Nobody is challenging Syria’s new leader over the slaughter that his government is either allowing to happen or is outright blessing. From Declan Hayes at strategic-culture.su:
Regardless of whatever names or ideological flavours they camouflage themselves with, the world’s various Jihadist outfits are so-called post-national groups whose ideas dovetail nicely with the ideology of globalist Western groupings.
Regardless of whatever different names or ideological flavours they camouflage themselves with in the various theatres they commit their crimes in, the world’s various Jihadist outfits are so-called post-national groups whose idea of what they term a Caliphate dovetails nicely with the ideology of globalist Western groupings like the European Union and the World Economic Forum, which seek to dismantle sovereign nation-states in favour of top down global governance. Though this is most evident in Syria, where I have most experience, it is also evident in Balochistan, which is conveniently perched between Afghanistan, Iran and Pakistan and where jihadism, whatever its other qualities, is sure to weaken those three already fragile nation-states and therefore serve the interests of any and all actors who want one or more of those nation-states dismantled or destroyed.
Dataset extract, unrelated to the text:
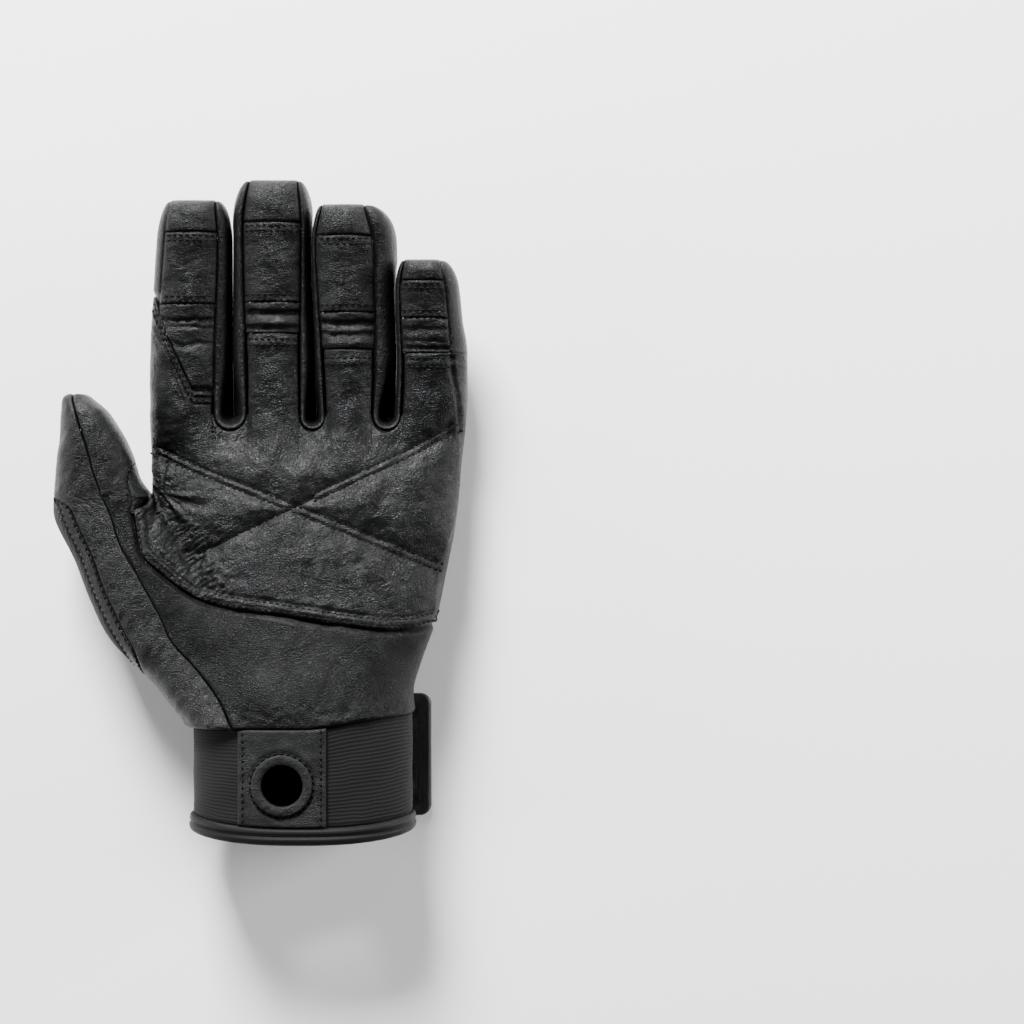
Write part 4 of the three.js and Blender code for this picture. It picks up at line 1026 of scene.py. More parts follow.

The extreme and gratuitous violence and genocides we see in Syria’s coastal regions and which we previously saw used against the Yazidi, Mandaeans and Shias of Iraq scare off effective opposition and it traumatises target populations into compliance, all the more so if they are like Syria’s Alawites and are unorganised beyond the village level. Though this violence is, again, most evident in Syria where noted Christians and other players are currying favour with Jolani and his immediate family, it has also been prevalent in the multi ethnic Russian Federation, where schools and theatres have regularly been targeted by these self-same post-nation-state groups.
We have, then, at least two common features which typify these groups. One is their antipathy to those nation states such as Russia and the Syrian Arab Republic on NATO’s naughty list and the other is extreme and gratuitous violence. To this, we can add their loosely defined ideology and poorly defined economic policies to get a fuller picture of where these characters stand and precisely whose interests they serve.